# Request has expired?



## Scenicruiser (Oct 17, 2014)

Sometimes when I'm a little slow to accept a ping, the app shows rider location with a request expired notation. Does uber see this as a non accept, a driver cancel, or is it the pax canceling as I accept?


----------



## jiwagon (Feb 19, 2015)

Who knows. Could be the local team thwarting the system and giving your ping to someone they like alot.


----------



## Fuzzyelvis (Dec 7, 2014)

Scenicruiser said:


> Sometimes when I'm a little slow to accept a ping, the app shows rider location with a request expired notation. Does uber see this as a non accept, a driver cancel, or is it the pax canceling as I accept?


I've had a couple of days when that happened a lot and even as I was trying to accept the ping immediately. I proactively emailed about it because it was during guarantees and was told to email again if it affected my acceptance rate. Once it did and once it didn't. I did get the guarantee money the next week.

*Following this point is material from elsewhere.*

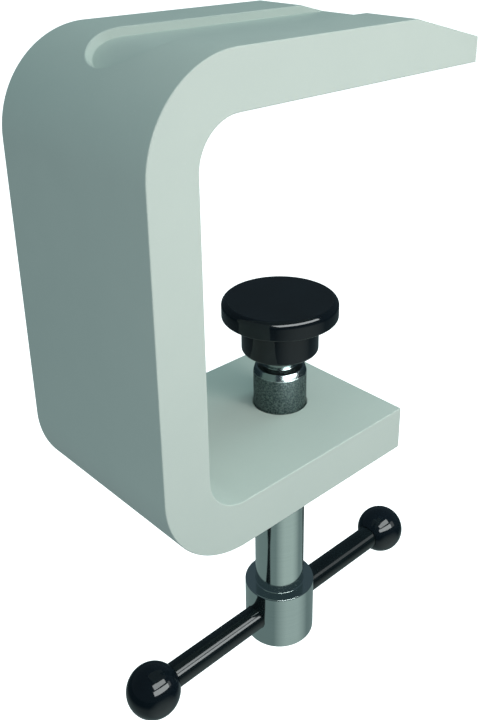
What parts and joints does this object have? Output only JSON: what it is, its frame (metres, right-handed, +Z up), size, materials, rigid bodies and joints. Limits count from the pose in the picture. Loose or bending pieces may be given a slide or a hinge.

So if you're after a guarantee email about it. If not who cares unless your overall acceptance is an issue.


----------



## Scenicruiser (Oct 17, 2014)

LAndreas said:


> You'll see that on your Ride History. If that ride shows as "Canceled" the rider canceled before you accepted (because you were the car being pinged, i.e. associated with that ride at the time in Uber's system, Uber allocates it to your account).
> If you were too slow, it's a non acceptance because Uber assigned it to someone else. No mention of that ride will show in your history.
> 
> That said, I've been having issues with expired requests. If you have slightly slow data connex at your present location, not only will it take time for your acceptance to make it back to Uber, but you may have already gotten the initial request delayed. That means that clock started ticking before you even saw it on your screen.
> ...


Ok that makes sense, so times it shows as a rider cancel and somtimes not at all. Thanks for th great reply


----------